— Provided material —
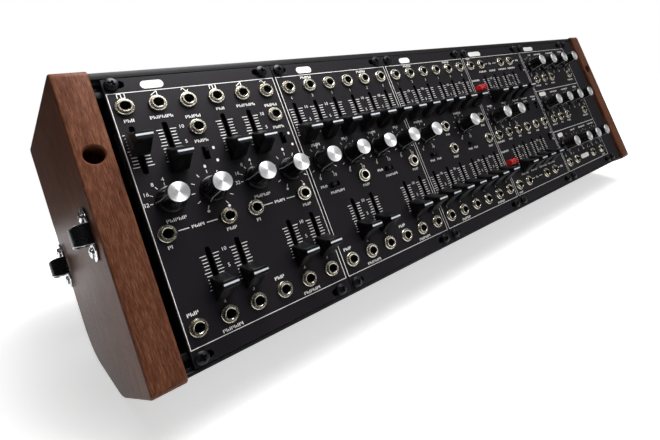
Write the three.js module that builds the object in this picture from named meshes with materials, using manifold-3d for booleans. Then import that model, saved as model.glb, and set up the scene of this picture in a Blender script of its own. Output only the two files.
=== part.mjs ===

* * *

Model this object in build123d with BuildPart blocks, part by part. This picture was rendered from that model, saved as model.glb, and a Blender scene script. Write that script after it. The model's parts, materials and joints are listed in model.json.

--

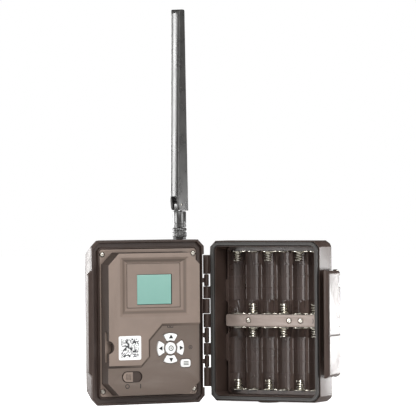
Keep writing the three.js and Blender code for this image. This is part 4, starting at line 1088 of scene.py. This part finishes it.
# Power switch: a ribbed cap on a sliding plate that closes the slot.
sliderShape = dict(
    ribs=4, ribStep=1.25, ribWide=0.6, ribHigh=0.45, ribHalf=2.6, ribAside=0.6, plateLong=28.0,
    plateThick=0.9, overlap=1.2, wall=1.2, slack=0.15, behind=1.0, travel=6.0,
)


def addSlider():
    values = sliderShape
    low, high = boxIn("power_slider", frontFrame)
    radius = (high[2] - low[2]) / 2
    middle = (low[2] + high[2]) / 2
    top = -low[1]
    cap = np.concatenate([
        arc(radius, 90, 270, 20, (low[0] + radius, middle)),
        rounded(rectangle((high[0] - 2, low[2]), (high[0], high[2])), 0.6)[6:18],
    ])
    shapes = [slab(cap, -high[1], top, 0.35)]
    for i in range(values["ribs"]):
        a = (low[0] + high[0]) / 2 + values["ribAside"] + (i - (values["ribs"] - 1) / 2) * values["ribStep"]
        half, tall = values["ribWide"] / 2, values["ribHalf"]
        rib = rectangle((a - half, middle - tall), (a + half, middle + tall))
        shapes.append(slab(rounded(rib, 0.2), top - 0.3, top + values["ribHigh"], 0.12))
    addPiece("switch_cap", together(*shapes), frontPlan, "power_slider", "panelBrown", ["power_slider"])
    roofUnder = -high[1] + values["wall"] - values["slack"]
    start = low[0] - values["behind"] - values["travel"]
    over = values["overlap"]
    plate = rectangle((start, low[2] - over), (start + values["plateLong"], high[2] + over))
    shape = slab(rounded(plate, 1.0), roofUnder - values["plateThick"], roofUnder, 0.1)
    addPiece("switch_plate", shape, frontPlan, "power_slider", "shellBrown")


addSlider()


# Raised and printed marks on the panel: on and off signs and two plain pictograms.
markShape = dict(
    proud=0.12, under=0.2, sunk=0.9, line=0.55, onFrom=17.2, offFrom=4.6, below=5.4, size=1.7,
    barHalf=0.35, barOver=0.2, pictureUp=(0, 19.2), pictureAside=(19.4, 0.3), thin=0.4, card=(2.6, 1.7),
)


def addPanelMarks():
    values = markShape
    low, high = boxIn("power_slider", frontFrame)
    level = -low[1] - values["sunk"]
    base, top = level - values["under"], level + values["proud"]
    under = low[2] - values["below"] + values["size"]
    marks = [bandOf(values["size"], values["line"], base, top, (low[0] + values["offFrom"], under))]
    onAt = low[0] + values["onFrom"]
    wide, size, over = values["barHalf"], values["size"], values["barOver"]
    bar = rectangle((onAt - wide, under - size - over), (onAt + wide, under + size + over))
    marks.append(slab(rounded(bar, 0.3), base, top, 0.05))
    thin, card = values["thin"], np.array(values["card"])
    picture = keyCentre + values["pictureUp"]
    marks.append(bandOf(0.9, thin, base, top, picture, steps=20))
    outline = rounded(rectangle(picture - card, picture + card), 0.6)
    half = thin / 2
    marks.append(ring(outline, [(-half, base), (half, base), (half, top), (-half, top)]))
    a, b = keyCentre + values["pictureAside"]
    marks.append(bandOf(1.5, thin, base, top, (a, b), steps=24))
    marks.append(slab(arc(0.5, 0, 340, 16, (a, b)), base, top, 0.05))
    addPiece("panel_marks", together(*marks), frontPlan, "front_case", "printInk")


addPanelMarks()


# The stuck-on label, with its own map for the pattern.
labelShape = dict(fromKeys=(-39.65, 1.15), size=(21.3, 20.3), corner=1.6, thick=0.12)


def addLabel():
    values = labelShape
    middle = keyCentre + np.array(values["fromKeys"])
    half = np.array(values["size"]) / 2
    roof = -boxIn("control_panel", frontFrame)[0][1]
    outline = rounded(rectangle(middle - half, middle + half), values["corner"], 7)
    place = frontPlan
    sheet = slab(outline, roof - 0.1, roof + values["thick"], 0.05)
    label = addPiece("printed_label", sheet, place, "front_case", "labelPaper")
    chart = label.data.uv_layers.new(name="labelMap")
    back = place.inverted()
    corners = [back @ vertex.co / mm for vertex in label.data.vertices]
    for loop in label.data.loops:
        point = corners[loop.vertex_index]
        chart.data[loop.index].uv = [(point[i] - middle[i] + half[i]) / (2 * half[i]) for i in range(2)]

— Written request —
Scan the records above for the string "three", then report every line that contains it.

— The output —
Write the three.js module that builds the object in this picture from named meshes with materials, using manifold-3d for booleans. Then import that model, saved as model.glb, and set up the scene of this picture in a Blender script of its own. Output only the two files.
Keep writing the three.js and Blender code for this image. This is part 4, starting at line 1088 of scene.py. This part finishes it.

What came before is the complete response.